Throughout our talks with Parris, we kept returning to one core question: The storage industry seems to live and breathe by Iometer testing, which measures IOPS, so why do we need SPC testing? According to Parris, Iometer does deliver classical read and write performance data, and it’s common to set up Iometer with a 70/30 read/write mix to approximate an OLTP load. But the complexity in Iometer’s operations doesn’t translate well to the real world.
“The SPC developed what we call special locality,” says Parris. “You have hot spots, just like in the real world when you have write logs and you go back to revisit. So that’s one thing that makes it quite unique. The other thing is it covers a whole spectrum of technology all the way from the individual device—the SSD or spinning media—all the way up to petabytes. So it’s scalable.”

The dominant concern is time. Iometer tests often run one to three minutes per pass, whereas the SPC standard tests run four hours. SPC is currently evaluating whether to extend to eight hours. Certainly, Iometer remains useful for quick in-house testing when a general sense of performance is needed. But when a business’s storage is on the line, a more thorough and relevant analysis is prudent.

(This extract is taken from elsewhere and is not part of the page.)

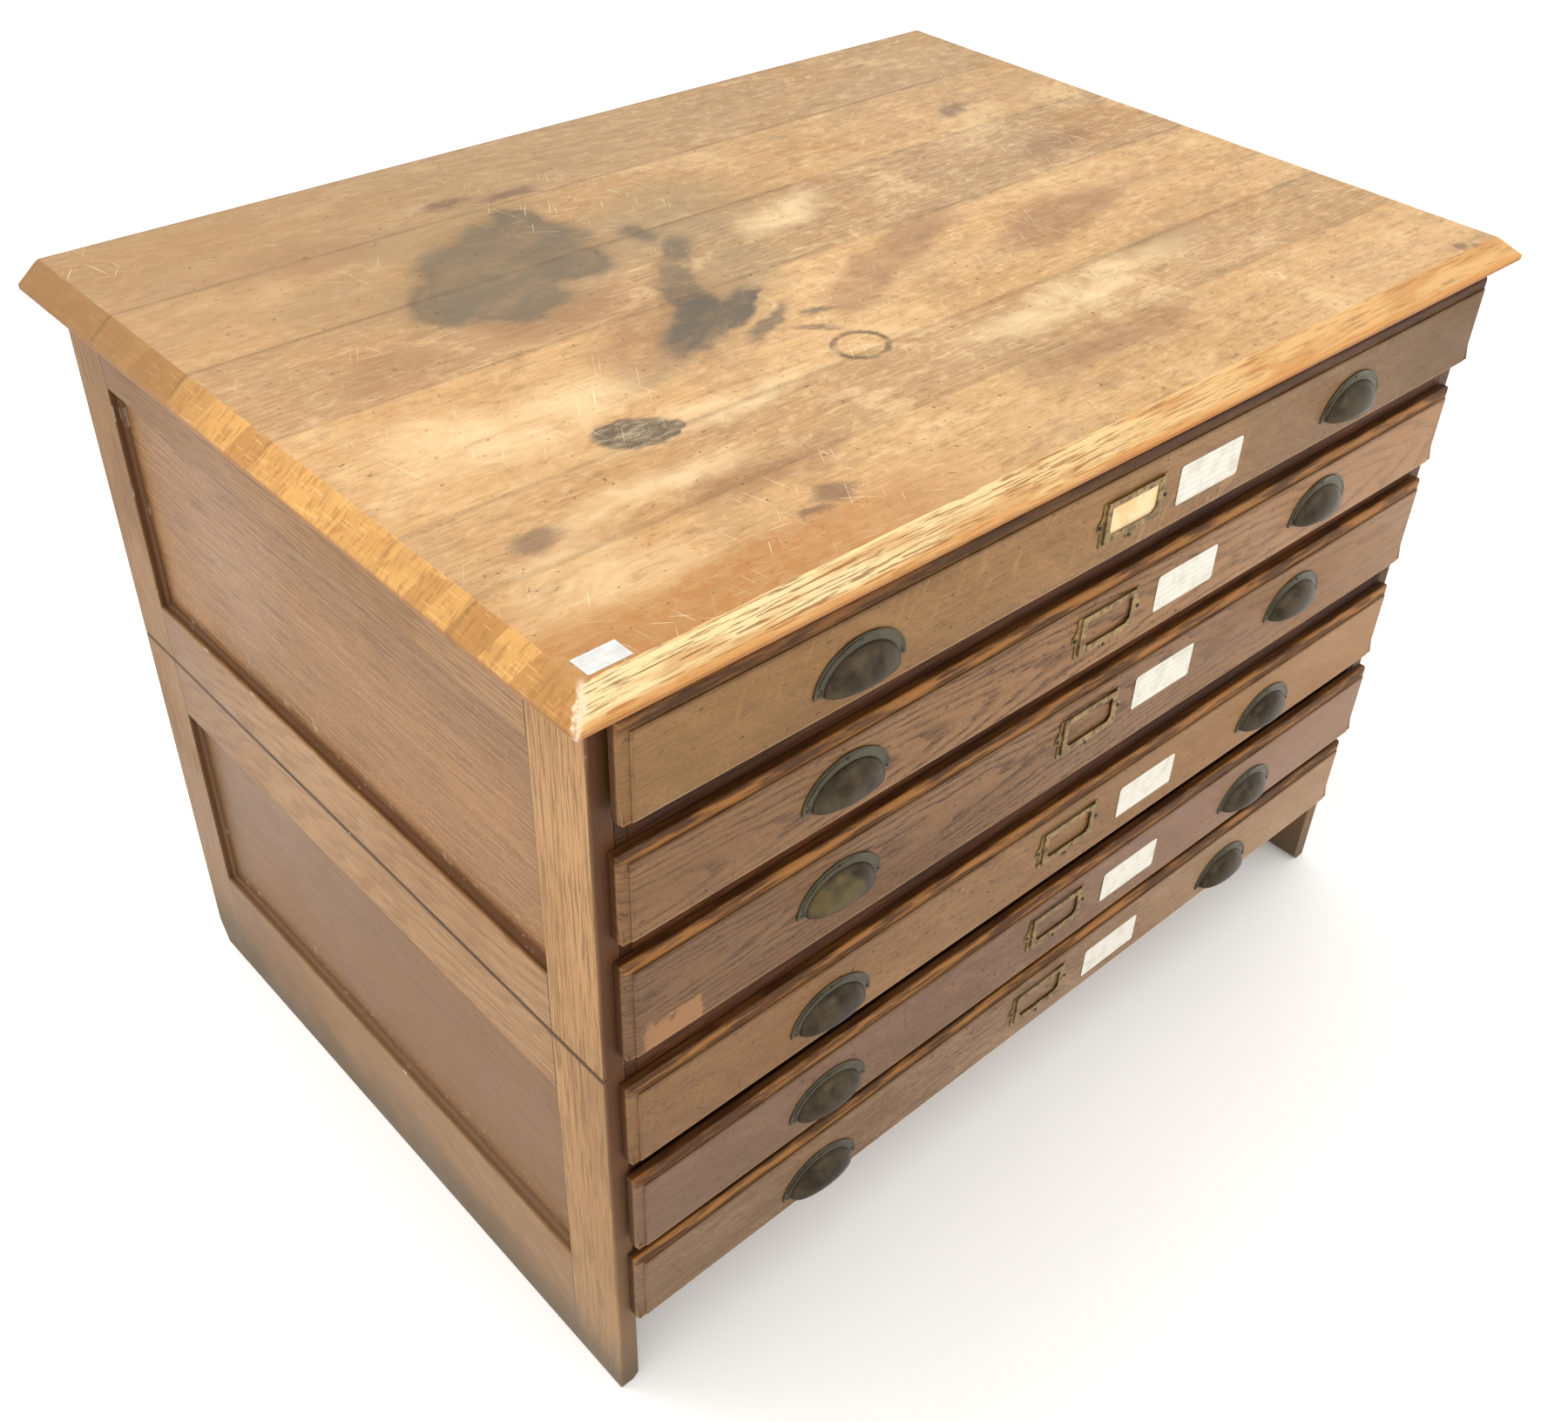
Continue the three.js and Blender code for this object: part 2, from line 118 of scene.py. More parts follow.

Also keep in mind that Iometer uses a fixed queue depth. In contrast, SPC uses a fixed workload with varying queue depths. This mirrors the real world more closely. Moreover, there are no industry standard scripts for Iometer. Many businesses create their own custom scripts, and that’s fine, but it makes correlating results across the industry much more difficult if not impossible. There’s also the issue of which Iometer version is being used. Iometer has its uses, but leveraging both benchmarking tools (and others) is obviously the best approach. Don’t be surprised if different tools provide varying and perhaps conflicting results. When in doubt, though, SPC’s extensive methodology should be taken as the authoritative standard.